Cell phones differ significantly from other physical property. They are pocket-sized troves of highly sensitive information with immense storage capacity. Today’s phone carries and collects vast and varied data that encapsulates a user’s daily life and innermost thoughts.

Courts—including the US Supreme Court—have recognized that cell phones contain the “sum of an individual’s private life.” And, because of this recognition, law enforcement must generally obtain a warrant before it can search someone’s phone.

While people routinely carry cell phones, they also often lose them. That should not mean losing the data contained on the phones.

While the Fourth Amendment’s ”abandonment doctrine” permits law enforcement to conduct a warrantless seizure or search of an abandoned item, EFF’s brief explains that this precedent does not mechanically apply to cell phones. As the Supreme Court has recognized multiple times, the rote application of case law from prior eras with less invasive and revealing technologies threatens our Fourth Amendment protections.

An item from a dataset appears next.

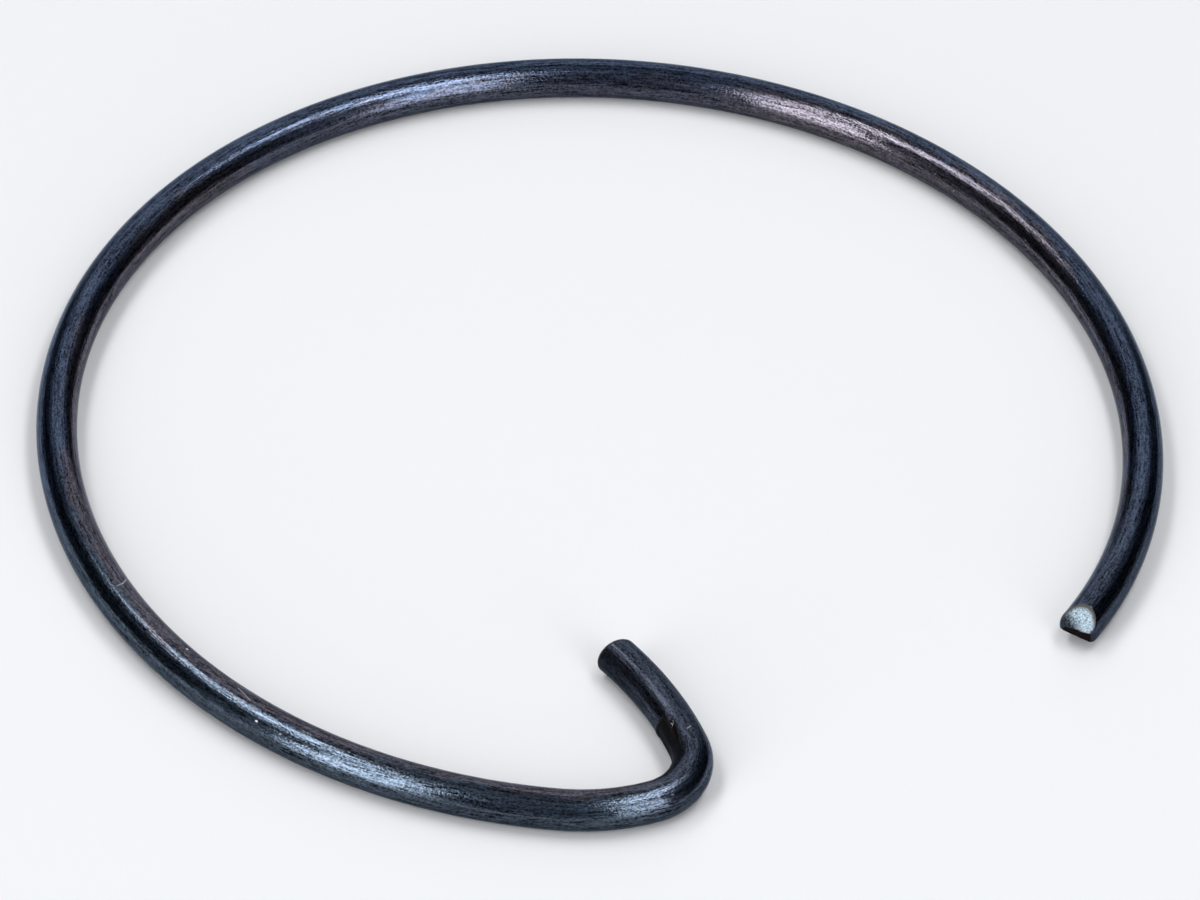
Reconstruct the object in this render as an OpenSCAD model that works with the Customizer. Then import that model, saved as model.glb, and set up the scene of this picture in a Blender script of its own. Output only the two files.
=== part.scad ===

Our brief goes on to explain that a cell phone owner rarely (if ever) intentionally relinquishes their expectation of privacy and possessory interests in data on their cell phones, as they must for the abandonment doctrine to apply. The realities of the modern cell phone seldom infer a purpose to discard the wealth of data they contain. Cell phone data is not usually confined to the phone itself, and is instead stored in the “cloud” and accessible across multiple devices (such as laptops, tablets, and smartwatches).

We hope the Ninth Circuit recognizes that expanding the abandonment doctrine in the manner envisioned by the district court in Hunt would make today’s cell phone an accessory to the erosion of Fourth Amendment rights.